Goal:
Restate word for word the lines of the data below, from the first through the one that has "# skin, so out = -y.".
____________________
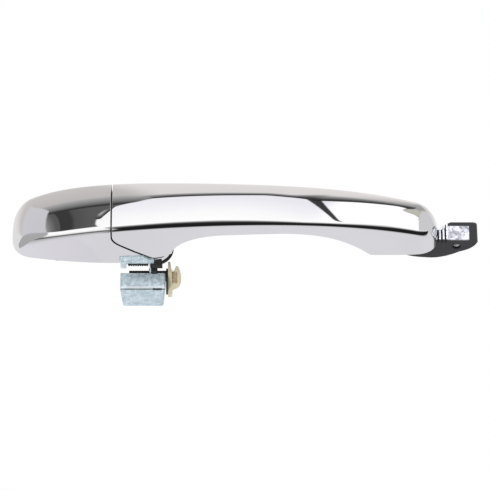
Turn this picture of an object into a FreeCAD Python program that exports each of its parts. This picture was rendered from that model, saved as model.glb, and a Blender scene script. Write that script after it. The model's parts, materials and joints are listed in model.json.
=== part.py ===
import FreeCAD, Part
import math
import os

# A car door pull handle: a fixed cap on the door skin, a strap that swings on a vertical pin at its
# front foot, and a counterweighted crank behind the cap that turns the strap's pull into rod travel.
#
# Millimetres. +X runs towards the pivot foot, +Y into the door and +Z up. The door skin is the plane
# y = 0, and the origin is the middle of the cap's seat on it. "out" is the distance in front of the
# skin, so out = -y.

# Outer form, shared by the cap and the strap
REAR_X = -45.0
FRONT_X = 190.0
CREST_OUT = (17.0, 36.5, 35.0, 34.0, 36.5, 33.0, 18.5)
EDGE_HALF = (15.0, 20.5, 15.0, 14.0, 15.5, 12.5, 11.0)
FOOT_HALF = (13.0, 18.5, 25.0, 16.5, 8.0, 10.5, 16.0, 11.5)
CROWN_RISE = 5.0
CORNER_REACH = 2.4
REAR_SOFT_X = -15.0
REAR_SOFTENING = 6.0
FRONT_SOFT_X = 176.0
FRONT_SOFTENING = 4.0
REAR_NOSE = 12.0
REAR_NOSE_POWER = 2.7
FRONT_NOSE = 13.0
FRONT_NOSE_POWER = 2.5
WALL = 2.2
FIT_GAP = 0.15

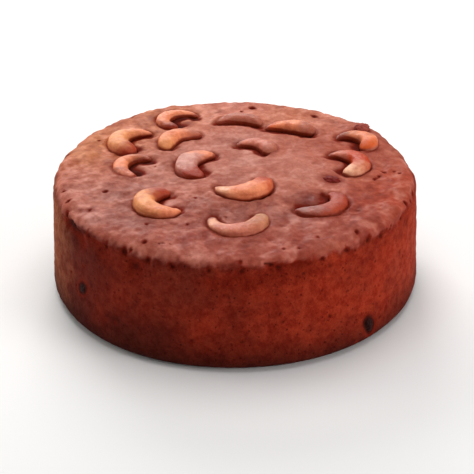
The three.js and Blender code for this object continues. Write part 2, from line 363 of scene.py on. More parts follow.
def signed_volume(points, faces):
    """The volume inside closed quads or triangles, negative where they point inwards."""
    a, b, c = points[faces[:, 0]], points[faces[:, 1]], points[faces[:, 2]]
    total = np.einsum("ij,ij->", a, np.cross(b, c))
    if faces.shape[1] == 4:
        d = points[faces[:, 3]]
        total += np.einsum("ij,ij->", a, np.cross(c, d))
    return total / 6


def put_mesh(name, points, quads, triangles, colours=None, fields=()):
    """A smooth mesh object from points in millimetres, with its faces turned outwards.

    colours holds one linear colour for each point, and becomes the attribute "tone".
    fields maps the name of a point attribute to one number for each point.
    """
    if signed_volume(points, quads) + signed_volume(points, triangles) < 0:
        quads = quads[:, ::-1]
        triangles = triangles[:, ::-1]
    mesh = bpy.data.meshes.new(name)
    mesh.from_pydata(points * MM, [], [*quads.tolist(), *triangles.tolist()])
    mesh.polygons.foreach_set("use_smooth", np.ones(len(mesh.polygons), bool))
    for field, values in dict(fields).items():
        attribute = mesh.attributes.new(field, "FLOAT", "POINT")
        attribute.data.foreach_set("value", np.asarray(values, np.float32))
    if colours is not None:
        attribute = mesh.attributes.new("tone", "FLOAT_COLOR", "POINT")
        attribute.data.foreach_set("color", colours.astype(np.float32).ravel())
    mesh.update()
    piece = bpy.data.objects.new(name, mesh)
    bpy.context.scene.collection.objects.link(piece)
    return piece


def ring_faces(rings, around, first=0):
    """Quads between neighbouring rings of points, each ring closed on itself."""
    row, column = np.meshgrid(np.arange(rings - 1), np.arange(around), indexing="ij")
    beside = (column + 1) % around
    low = first + row * around
    high = low + around
    quads = np.stack([low + column, low + beside, high + beside, high + column], -1)
    return quads.reshape(-1, 4)


def grid_faces(n):
    """Quads of a square grid whose points run n along each side, from point 0."""
    grid = np.arange(n**2).reshape(n, n)
    quads = np.stack([grid[:-1, :-1], grid[1:, :-1], grid[1:, 1:], grid[:-1, 1:]], -1)
    return quads.reshape(-1, 4)


def fan_faces(ring, pole):
    """Triangles from a closed ring of point numbers to one pole."""
    return np.stack([ring, np.roll(ring, -1), np.full(len(ring), pole)], -1)


def closed_faces(rings, around):
    """Quads between the rings of a body, and triangles from its end rings to two poles.

    The poles' points come straight after those of the rings.
    """
    ring = np.arange(around)
    count = rings * around
    fans = np.concatenate([
        fan_faces(ring, count)[:, ::-1], fan_faces(count - around + ring, count + 1)
    ])
    return ring_faces(rings, around), fans


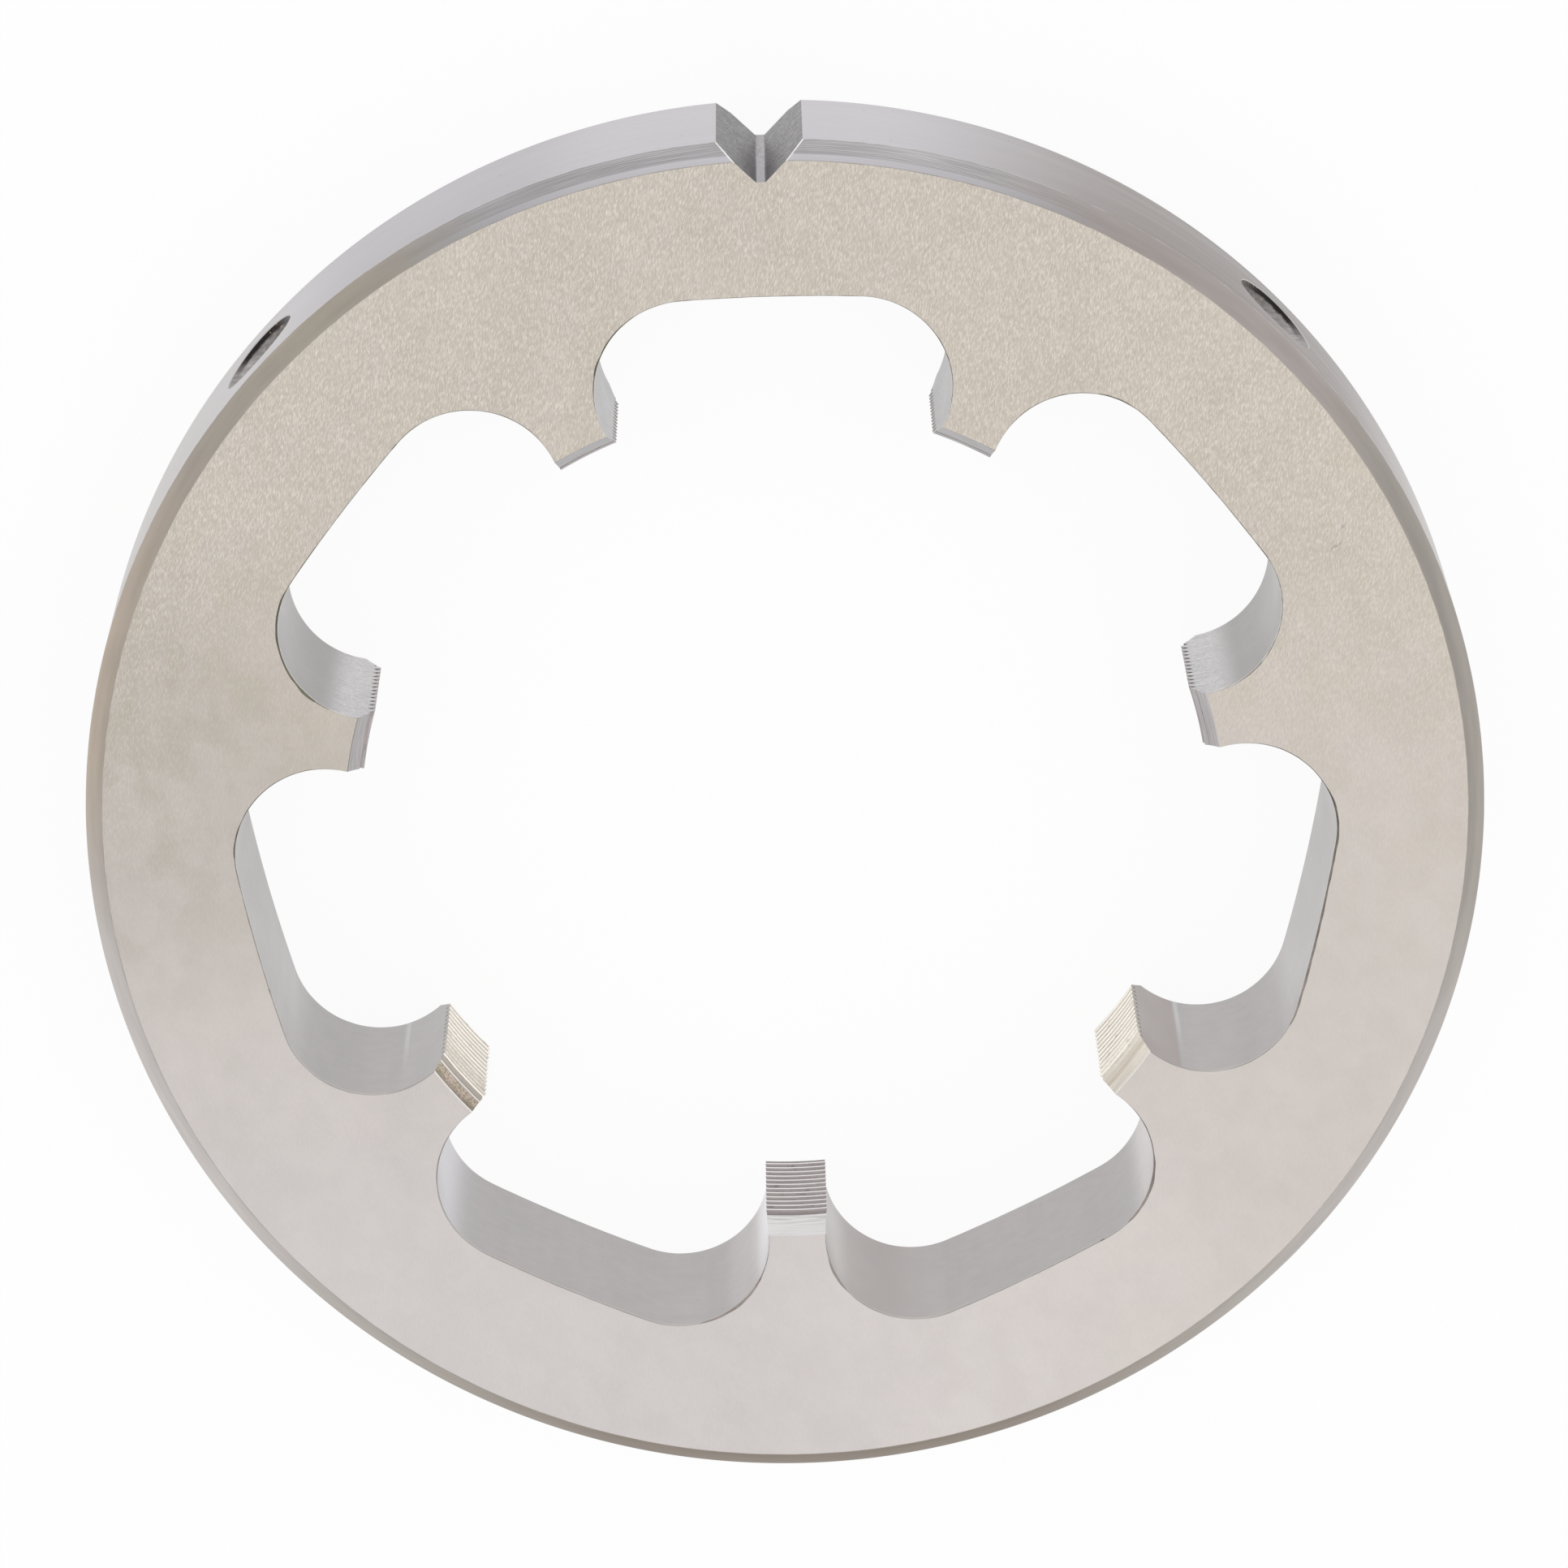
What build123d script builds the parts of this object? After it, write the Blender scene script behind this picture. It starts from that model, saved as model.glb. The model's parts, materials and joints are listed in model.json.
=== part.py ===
from build123d import *

import os
from math import cos, pi, radians, sin, sqrt, tan

# Round threading die, lying on its plain face. All sizes are in millimetres.
# Z is the thread axis and points out of the marked face.
# The rim notch is towards +Y, and the origin is the centre of the plain face.

# Blank
die_diameter = 120.0
die_thickness = 16.75
marked_face_chamfer = 1.5
plain_face_chamfer = 1.25

# Thread: the lands are bored to the crests, and the grooves between them are not cut here
thread_diameter = 74.0
thread_pitch = 1.0
crest_truncation = 1.2269
lead_in_width = 1.4
lead_in_angle = 30.0

# Chip flutes, with a land between each two
flute_count = 7
flute_corner_radius = 7.85
flute_wall_radius = 145.0
flute_turn = -0.54
land_neck_width = 4.94
land_neck_depth = 1.64
flute_edge_break = 0.12

# Splitting notch in the rim
notch_depth = 3.33
notch_floor_width = 0.8
notch_angle = 90.0

# Screw seats drilled in the rim, one on each side of the notch
seat_diameter = 8.5
seat_cone_angle = 90.0
seat_angle = 46.2

# How far each cutter runs past the faces that it opens
overcut = 1.0

# Worked out from the sizes above
die_radius = die_diameter / 2
crest_radius = (thread_diameter - crest_truncation * thread_pitch) / 2
lead_in_length = lead_in_width / tan(radians(lead_in_angle))
half_step = pi / flute_count
neck_radius = crest_radius + land_neck_depth
corner_offset = land_neck_width / 2 + flute_corner_radius
corner_x = neck_radius * sin(half_step) - corner_offset * cos(half_step)
corner_y = neck_radius * cos(half_step) + corner_offset * sin(half_step)


def blank():
    """The ring: chamfered rim outside, crest bore with its two lead-in cones inside."""
    outline = Polyline(
        (crest_radius + lead_in_width, 0),
        (die_radius - plain_face_chamfer, 0),
        (die_radius, plain_face_chamfer),
        (die_radius, die_thickness - marked_face_chamfer),
        (die_radius - marked_face_chamfer, die_thickness),
        (crest_radius + lead_in_width, die_thickness),
        (crest_radius, die_thickness - lead_in_length),
        (crest_radius, lead_in_length),
        close=True,
    )
    section = Plane.XZ * make_face(outline)
    return revolve(section, Axis.Z)


def flute_face(growth):
    """One flute seen along Z: a corner arc beside each land, and the outer wall between them."""
    corner_radius = flute_corner_radius + growth
    wall_radius = flute_wall_radius + growth
    wall_centre_y = corner_y - sqrt((wall_radius - corner_radius) ** 2 - corner_x**2)
    wall_top = wall_centre_y + wall_radius
    toward_tangent = corner_radius / (wall_radius - corner_radius)
    tangent_x = corner_x * (1 + toward_tangent)
    tangent_y = corner_y + (corner_y - wall_centre_y) * toward_tangent
    bottom_y = corner_y - corner_radius
    right_arc = ThreePointArc(
        (tangent_x, tangent_y), (corner_x + corner_radius, corner_y), (corner_x, bottom_y)
    )
    floor_line = Line((corner_x, bottom_y), (-corner_x, bottom_y))
    left_arc = ThreePointArc(
        (-corner_x, bottom_y), (-corner_x - corner_radius, corner_y), (-tangent_x, tangent_y)
    )
    outer_wall = ThreePointArc((-tangent_x, tangent_y), (0, wall_top), (tangent_x, tangent_y))
    return make_face([right_arc, floor_line, left_arc, outer_wall])


def flute_cutter():
    """A straight flute through the die, with its edge broken at both faces."""
    through = extrude(Pos(0, 0, -overcut) * flute_face(0), die_thickness + 2 * overcut)
    low_break = loft(
        [
            Pos(0, 0, 0) * flute_face(flute_edge_break),
            Pos(0, 0, flute_edge_break) * flute_face(0),
        ],
        ruled=True,
    )
    high_break = loft(
        [
            Pos(0, 0, die_thickness - flute_edge_break) * flute_face(0),
            Pos(0, 0, die_thickness) * flute_face(flute_edge_break),
        ],
        ruled=True,
    )
    return through + low_break + high_break


def notch_cutter():
    """The straight V notch in the rim, with its narrow flat floor."""
    floor_y = die_radius - notch_depth
    half_floor = notch_floor_width / 2
    half_mouth = half_floor + (notch_depth + overcut) * tan(radians(notch_angle / 2))
    outline = Polyline(
        (-half_floor, floor_y),
        (half_floor, floor_y),
        (half_mouth, die_radius + overcut),
        (-half_mouth, die_radius + overcut),
        close=True,
    )
    return extrude(Pos(0, 0, -overcut) * make_face(outline), die_thickness + 2 * overcut)


def seat_cutter(angle):
    """One conical screw seat, drilled square to the rim at half the die's thickness."""
    slope = tan(radians(seat_cone_angle / 2))
    seat_radius = seat_diameter / 2
    outline = Polyline(
        (0, die_radius - seat_radius / slope),
        (seat_radius + overcut * slope, die_radius + overcut),
        (0, die_radius + overcut),
        close=True,
    )
    cone = revolve(make_face(outline), Axis.Y)
    return Rot(0, 0, -angle) * Pos(0, 0, die_thickness / 2) * cone


def round_die():
    die = blank()
    for index in range(flute_count):
        die -= Rot(0, 0, flute_turn + index * 360 / flute_count) * flute_cutter()
    die -= notch_cutter()
    for side in (-1, 1):
        die -= seat_cutter(side * seat_angle)
    return die


os.makedirs("parts", exist_ok=True)
export_step(round_die(), "parts/round_die.step")
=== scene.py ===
import json
from math import atan2, ceil, cos, degrees, pi, radians, sin, sqrt, tan

import bmesh
import bpy
import numpy as np
from mathutils import Matrix, Vector


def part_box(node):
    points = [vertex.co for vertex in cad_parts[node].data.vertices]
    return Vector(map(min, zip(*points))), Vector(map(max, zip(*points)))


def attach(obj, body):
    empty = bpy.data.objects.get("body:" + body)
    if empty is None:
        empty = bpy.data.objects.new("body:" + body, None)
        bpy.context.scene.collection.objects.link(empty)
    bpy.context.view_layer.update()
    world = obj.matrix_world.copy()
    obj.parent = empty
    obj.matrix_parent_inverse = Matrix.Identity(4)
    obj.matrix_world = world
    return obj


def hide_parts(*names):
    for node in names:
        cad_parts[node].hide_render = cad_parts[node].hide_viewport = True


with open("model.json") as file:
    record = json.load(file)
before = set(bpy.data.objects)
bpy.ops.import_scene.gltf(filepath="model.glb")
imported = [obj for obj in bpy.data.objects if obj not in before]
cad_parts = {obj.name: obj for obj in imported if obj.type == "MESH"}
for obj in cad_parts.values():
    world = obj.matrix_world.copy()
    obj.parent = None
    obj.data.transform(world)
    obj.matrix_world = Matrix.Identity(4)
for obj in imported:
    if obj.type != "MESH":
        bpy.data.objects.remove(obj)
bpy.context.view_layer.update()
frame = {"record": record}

# Round threading die. Sizes are in millimetres until a piece is finished, and MM brings them to metres.
# The frame gives the blank, the thread's crests, the notch floor and the screw seats.
MM = 0.001
die_low, die_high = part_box("round_die")
mounts = {mount["name"]: mount for mount in frame["record"]["mounts"]}
die_radius = mounts["rim"]["dims"]["r_mm"]
die_thickness = (die_high.z - die_low.z) / MM
crest_radius = mounts["thread"]["dims"]["r_mm"]
notch_floor_y = mounts["notch"]["pos_m"][1] / MM
seat_angles = [
    degrees(atan2(mounts[name]["pos_m"][0], mounts[name]["pos_m"][1]))
    for name in ("seat_right", "seat_left")
]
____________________
Answer in full:
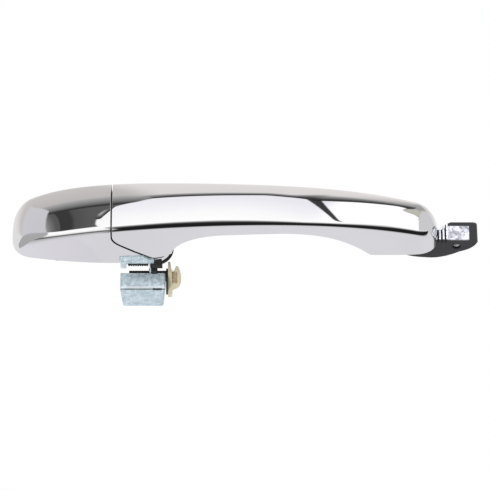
Turn this picture of an object into a FreeCAD Python program that exports each of its parts. This picture was rendered from that model, saved as model.glb, and a Blender scene script. Write that script after it. The model's parts, materials and joints are listed in model.json.
=== part.py ===
import FreeCAD, Part
import math
import os

# A car door pull handle: a fixed cap on the door skin, a strap that swings on a vertical pin at its
# front foot, and a counterweighted crank behind the cap that turns the strap's pull into rod travel.
#
# Millimetres. +X runs towards the pivot foot, +Y into the door and +Z up. The door skin is the plane
# y = 0, and the origin is the middle of the cap's seat on it. "out" is the distance in front of the
# skin, so out = -y.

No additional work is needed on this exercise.